Open HongdongZheng opened 7 months ago
Hi, I'm having the same issue with the trained ToolLLM-7b-lora we follow the scripts described first we run inference on test queries with ToolBench/ToolLLaMA-7b-LoRA from huggingface then we run pass rate script: export CONVERTED_ANSWER_PATH=../../data/model_predictions_converted export SAVE_PATH=pass_rate_results export CANDIDATE_MODEL=ToolBench/ToolLLaMA-7b-LoRA export API_POOL_FILE=api_key.json
python eval_pass_rate.py \ --converted_answer_path ${CONVERTED_ANSWER_PATH} \ --save_path ${SAVE_PATH} \ --reference_model ${CANDIDATE_MODEL} \ --test_ids ../../data/test_query_ids/ \ --max_eval_threads 10 \ --evaluate_times 1
and we get pass rate between 0.3-0.4 for all six test sets
what are we missing? can you help please
following
We try to reproduce the official results according to the guidance on the tooeval webpage.
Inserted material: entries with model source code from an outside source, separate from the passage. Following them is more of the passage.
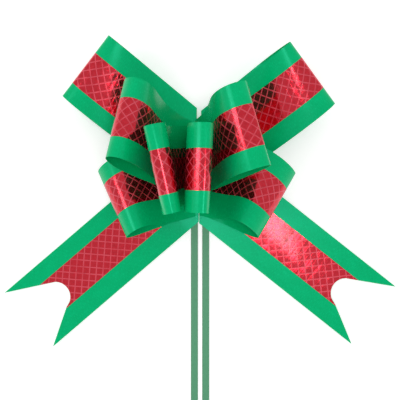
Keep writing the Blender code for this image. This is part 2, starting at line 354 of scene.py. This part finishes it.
# A tail lies flat.  Its tips are measured along its heading from the crease, on its upper
# and its lower edge.  The swallow-tail notch is an arc, centred at the notch distance on
# the middle line, with a straight cut to each tip.  Lengths are in millimetres.
Tail = namedtuple("Tail", "heading upper_tip lower_tip notch foil")
TAILS = {
    "left": Tail(220.6, 153.8, 152.5, 129.2, (-10.9, 13.2)),
    "right": Tail(-38.4, 151.9, 152.6, 127.8, (-11.2, 12.4)),
}
NOTCH_RADIUS = 10.5 * MM
NOTCH_ARC = tuple(math.radians(angle) for angle in (130, 262))
TAIL_ROOT = -1.5 * MM          # a tail reaches this far past its crease, to meet the other
TAIL_ROWS = 90
TAIL_RIBBON_LINES = 41
TAIL_FOIL_LINES = 29

# The gentle waves in a tail
TAIL_WAVE = 0.3 * MM
LONG_WAVE = 24 * MM
CROSS_WAVE = 9 * MM
SLANT = 50 * MM
SETTLING = 30 * MM             # the waves reach their full height this far from the crease


def tail_end(tail, line):
    """How far a tail runs from its crease at a line of its width: arc, then straight cuts."""
    centre = tail.notch * MM
    upper, lower = (NOTCH_RADIUS * math.sin(angle) for angle in NOTCH_ARC)
    if lower <= line <= upper:
        return centre - math.sqrt(max(NOTCH_RADIUS ** 2 - line ** 2, 0))
    corner, tip, angle = ((upper, tail.upper_tip, NOTCH_ARC[0]) if line > upper
                          else (lower, tail.lower_tip, NOTCH_ARC[1]))
    start = centre + NOTCH_RADIUS * math.cos(angle)
    edge = math.copysign(RIBBON_WIDTH / 2, line)
    return start + (tip * MM - start) * (line - corner) / (edge - corner)


def tail_grid(side, lines, lift):
    """Points of a tail, and how far along it each of them lies from the crease."""
    tail = TAILS[side]
    sign = -1 if side == "left" else 1
    heading = math.radians(tail.heading)
    along = np.array((math.cos(heading), math.sin(heading), 0.0))
    up = np.array((-math.sin(heading), math.cos(heading), 0.0)) * sign
    mitre = abs(math.tan(heading))
    grid, runs = [], []
    for row in range(TAIL_ROWS + 1):
        share = row / TAIL_ROWS
        starts = [-mitre * line + TAIL_ROOT for line in lines]
        runs.append([start + (tail_end(tail, line) - start) * share
                     for start, line in zip(starts, lines)])
        grid.append([along * run + up * line
                     + np.array((0, 0, tail_height(side, run, line) + lift))
                     for run, line in zip(runs[-1], lines)])
    return np.array(grid) + np.array(hinge_point(f"{side}_tail")), runs


def tail_height(side, run, line):
    """A tail's gentle rise and fall above its crease's height."""
    phase = 0.4 if side == "left" else 1.9
    free = min(max(run / SETTLING, 0), 1)
    wave = math.sin(run / LONG_WAVE + phase) + 0.6 * math.sin(line / CROSS_WAVE + run / SLANT)
    return free * TAIL_WAVE * (wave + 1.2)


def tail_lines(low, high, count):
    """Lines across a tail, with one on each end of the notch's arc."""
    marks = [NOTCH_RADIUS * math.sin(angle) for angle in NOTCH_ARC]
    lines = list(np.linspace(low, high, count))
    for mark in marks:
        if low < mark < high:
            nearest = min(range(1, len(lines) - 1), key=lambda i: abs(lines[i] - mark))
            lines[nearest] = mark
    return np.array(lines)


def tail_piece(name, side, edges, count, lift, finish, slot, thickness, node):
    """The part of a tail between two lines along it."""
    lines = tail_lines(*edges, count)
    points, runs = tail_grid(side, lines, lift)
    rows = [[tuple(p) for p in row] for row in points]
    marks = [list(zip(row, lines)) for row in runs]
    piece = add_piece(name, strip_mesh(name, rows, marks), finish, f"{side}_tail", slot, node)
    thicken(piece, thickness)
    return piece


def make_tail(side, satin, foil_finish):
    """One swallow-tailed end and the foil band on it."""
    tail = TAILS[side]
    name = f"{side}_tail"
    edges = (-RIBBON_WIDTH / 2, RIBBON_WIDTH / 2)
    ribbon = tail_piece(f"{name}_ribbon", side, edges, TAIL_RIBBON_LINES, 0, satin,
                        "satin_ribbon", RIBBON_THICKNESS, name)
    foil_edges = [edge * MM for edge in tail.foil]
    foil = tail_piece(f"{name}_foil_band", side, foil_edges, TAIL_FOIL_LINES, FOIL_LIFT,
                      foil_finish, "red_foil", FOIL_THICKNESS, f"{name}_foil")


# ---------------------------------------------------------------- gather

GATHER_INWARD = {"left": 0.7 * MM, "right": -0.45 * MM}    # from the creases to the strip
GATHER_LINES = 9


def make_gather(side, satin):
    """The short stretches of ribbon that pass from each level's crease to the next."""
    names = [f"{side}_tail"] + [f"{side}_{level}_loop" for level in LEVELS]
    creases = [hinge_point(name) for name in names]
    middle_y = sum(crease.y for crease in creases) / len(creases)
    lines = np.linspace(-RIBBON_WIDTH / 2, RIBBON_WIDTH / 2, GATHER_LINES)
    points = np.array([[(crease.x + GATHER_INWARD[side], middle_y + line, crease.z)
                        for line in lines] for crease in creases])
    runs = running_length(points)
    gather = grid_piece(f"{side}_gather", points, lines, runs, satin, "root", "satin_ribbon",
                        RIBBON_THICKNESS)


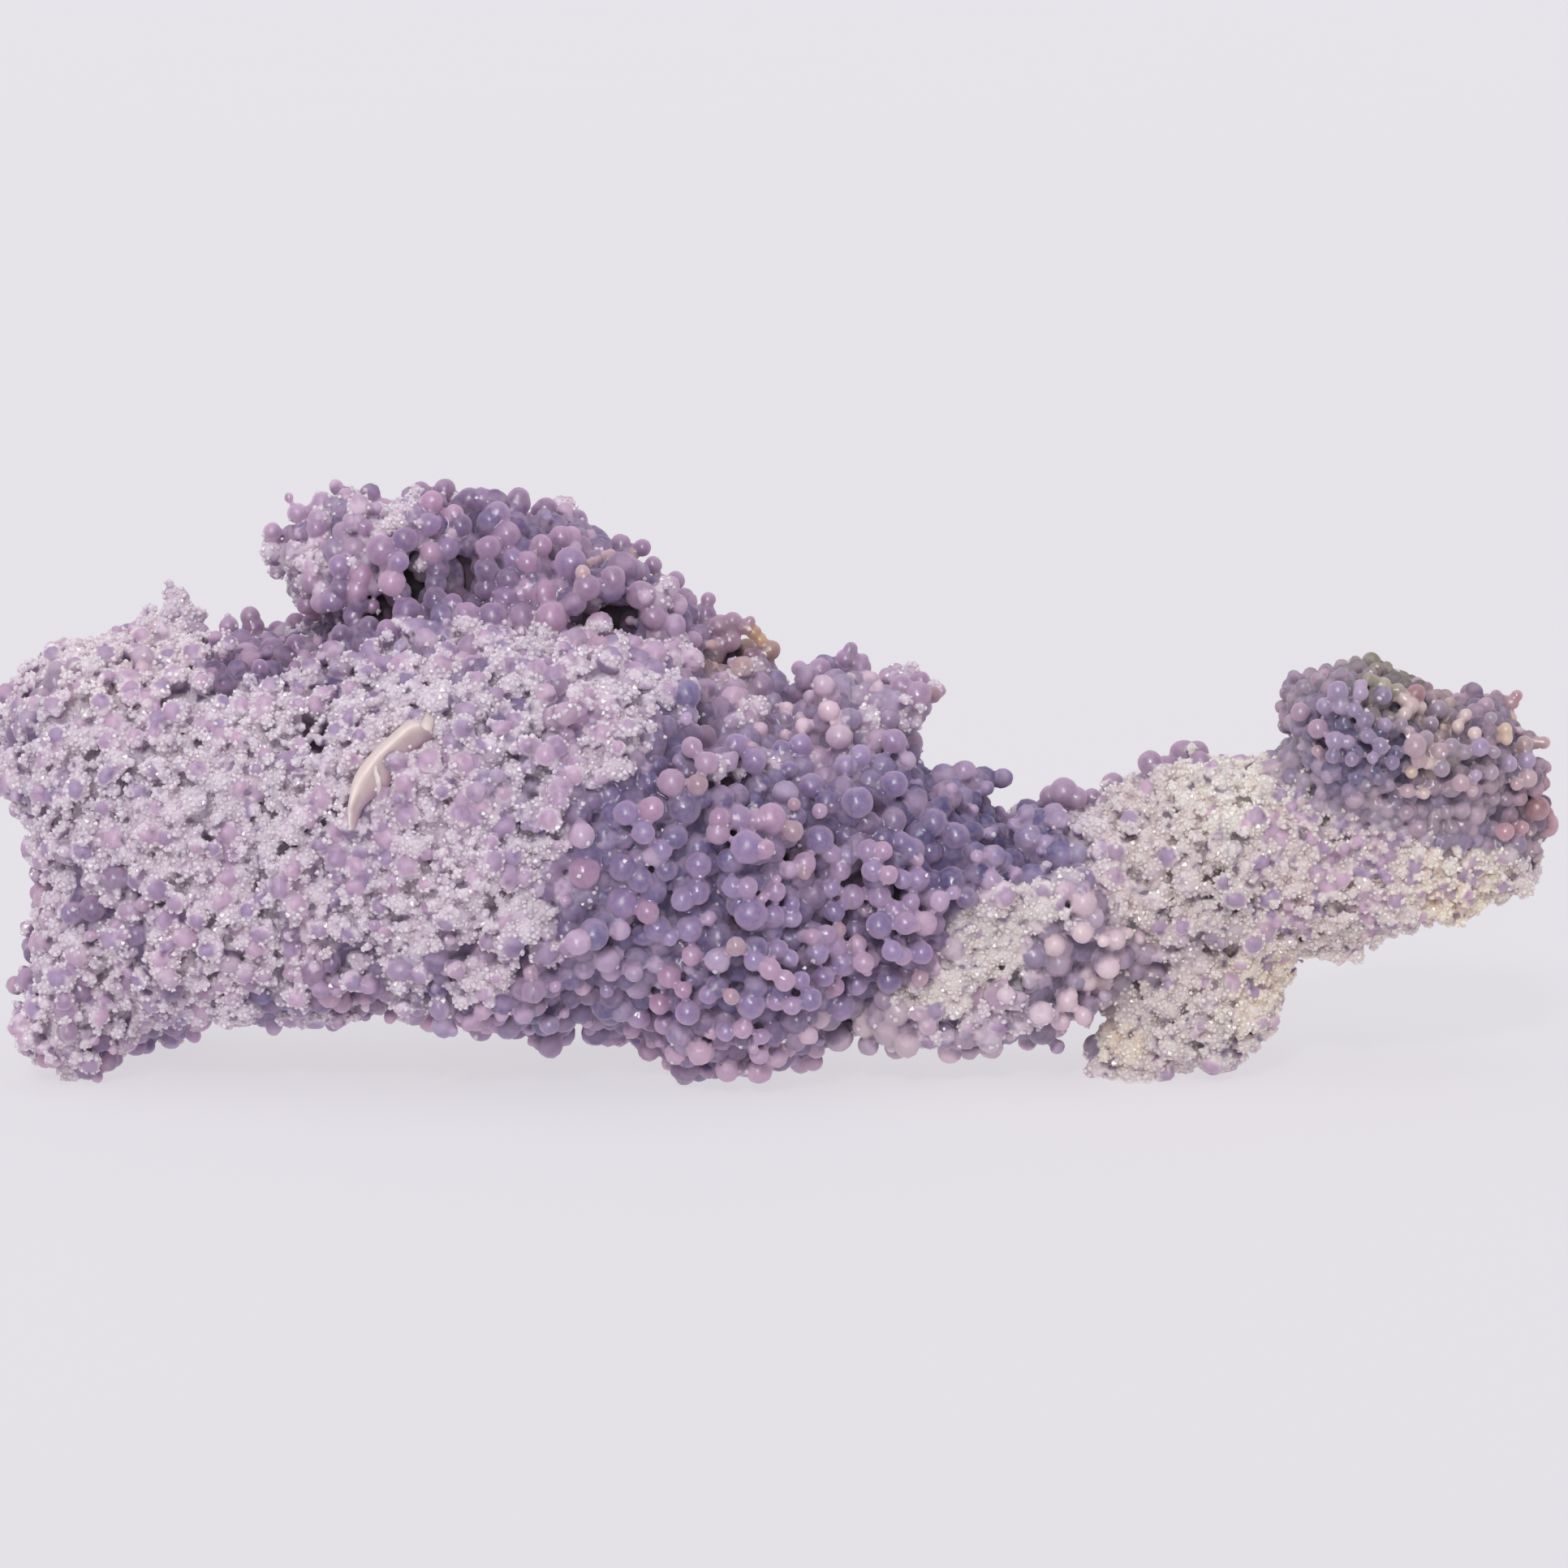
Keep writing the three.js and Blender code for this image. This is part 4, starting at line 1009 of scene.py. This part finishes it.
def grain_tree():
    """The tree that strews quartz grains over the sugared parts of the grapes, and a few strays elsewhere."""
    tree = bpy.data.node_groups.new("quartz grains on grapes", "GeometryNodeTree")
    given = inputs_for(tree, Spacing=0.6 * mm, Smallest=0.2 * mm, Largest=0.4 * mm, Shade=3 * mm,
                       Strays=0.0, Seed=1, Material=None)
    known = {}
    for name in ("bare", "crown", "sugar", "clump", "where", "out"):
        kind = "FLOAT_VECTOR" if name == "out" else "FLOAT"
        known[name] = add(tree, "GeometryNodeInputNamedAttribute", {"Name": name}, data_type=kind)
    gone = {}
    for name, followed, low, high in (("top", "crown", 0.4, 0.85), ("above root", "crown", -0.3, 0.1),
                                      ("on lump", "clump", -0.5, -0.2)):
        gone[name] = add(tree, "ShaderNodeMapRange", {
            "Value": known[followed], "From Min": low, "From Max": high},
            interpolation_type="SMOOTHSTEP")

    # Grains lie where there is sugar, above the roots, on the lumps, and not on the clean tops.
    clean_top = add(tree, "ShaderNodeMath", {0: known["bare"], 1: gone["top"]}, operation="MULTIPLY")
    coated = add(tree, "ShaderNodeMath", {0: 1.0, 1: clean_top}, operation="SUBTRACT")
    cover = known["sugar"]
    for share in (coated, gone["above root"], gone["on lump"]):
        cover = add(tree, "ShaderNodeMath", {0: cover, 1: share}, operation="MULTIPLY")
    strewn = add(tree, "ShaderNodeMath", {0: cover, 1: given["Strays"]}, operation="MAXIMUM")
    here = add(tree, "ShaderNodeMath", {0: strewn, 1: known["where"]}, operation="MULTIPLY")
    area = add(tree, "ShaderNodeMath", {0: given["Spacing"], 1: 2.0}, operation="POWER")
    close = add(tree, "ShaderNodeMath", {0: CANDIDATES, 1: area}, operation="DIVIDE")
    seeds = add(tree, "GeometryNodeDistributePointsOnFaces", {
        "Mesh": given["Surface"], "Distance Min": given["Spacing"], "Density Max": close,
        "Density Factor": here, "Seed": given["Seed"]}, distribute_method="POISSON")

    # A grain that another grape hides from outside is left out.
    above = add(tree, "ShaderNodeVectorMath", {0: seeds.outputs["Normal"], "Scale": CLEAR_OF_SKIN},
                operation="SCALE")
    place = add(tree, "GeometryNodeInputPosition")
    start = add(tree, "ShaderNodeVectorMath", {0: place, 1: above}, operation="ADD")
    overhead = add(tree, "GeometryNodeRaycast", {
        "Target Geometry": given["Surface"], "Source Position": start, "Ray Direction": known["out"],
        "Ray Length": given["Shade"]})
    lit = add(tree, "GeometryNodeDeleteGeometry", {"Geometry": seeds.outputs["Points"],
                                                   "Selection": overhead.outputs["Is Hit"]}, domain="POINT")
    luck = add(tree, "FunctionNodeRandomValue", {2: 0.0, 3: 1.0, "Seed": 5}, data_type="FLOAT")
    lucky = add(tree, "GeometryNodeStoreNamedAttribute", {"Geometry": lit, "Name": "luck",
                                                          "Value": luck.outputs[1]}, data_type="FLOAT")

    # Each grain is a six-sided double pyramid, turned any way.
    spin = add(tree, "FunctionNodeRandomValue", {0: (0, 0, 0), 1: 3 * (FULL_TURN,), "Seed": 8},
               data_type="FLOAT_VECTOR")
    turn = add(tree, "FunctionNodeEulerToRotation", {0: spin})
    size = add(tree, "FunctionNodeRandomValue", {2: given["Smallest"], 3: given["Largest"], "Seed": 13},
               data_type="FLOAT")
    chunky = add(tree, "FunctionNodeRandomValue", {0: (0.8, 0.8, 0.9), 1: (1.15, 1.15, 1.3), "Seed": 17},
                 data_type="FLOAT_VECTOR")
    shape = add(tree, "ShaderNodeVectorMath", {0: chunky, "Scale": size.outputs[1]}, operation="SCALE")
    grain = add(tree, "GeometryNodeMeshUVSphere", {"Segments": 6, "Rings": 2, "Radius": 1.0})
    placed = add(tree, "GeometryNodeInstanceOnPoints", {
        "Points": lucky, "Instance": grain.outputs["Mesh"], "Rotation": turn,
        "Scale": shape})
    real = add(tree, "GeometryNodeRealizeInstances", {"Geometry": placed})
    flat = add(tree, "GeometryNodeSetShadeSmooth", {"Geometry": real, "Shade Smooth": False})
    clad = add(tree, "GeometryNodeSetMaterial", {"Geometry": flat, "Material": given["Material"]})
    add(tree, "NodeGroupOutput", {0: clad})
    return tree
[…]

We download the reproduction data reproduction_data.zip through Google Drive, unzip it and put the reproduction_data under ToolBench/data/, and skip the data preparation process. We run the follow scripts to obtain the pass rate of model chatgpt_cot:
export CONVERTED_ANSWER_PATH=../../data/reproduction_data/model_predictions_converted/ export SAVE_PATH=/tmp/data/pass_rate_results export CANDIDATE_MODEL=chatgpt_cot export API_POOL_FILE=../../data/openai_key_json_file.json
mkdir $SAVE_PATH python3 eval_pass_rate.py \ --converted_answer_path ${CONVERTED_ANSWER_PATH} \ --save_path ${SAVE_PATH} \ --reference_model ${CANDIDATE_MODEL} \ --test_ids ../../data/test_query_ids/ \ --max_eval_threads 8 \ --evaluate_times 4
And the results of pass rate are as follow:![image](https://github.com/OpenBMB/ToolBench/assets/24677169/43f874ad-dc44-4057-aee8-a7b5a60d089b)
These results are much lower than the results published in the code repository and paper. Where did we go wrong in our reproduction steps or what did we miss something? Can you give us some advice?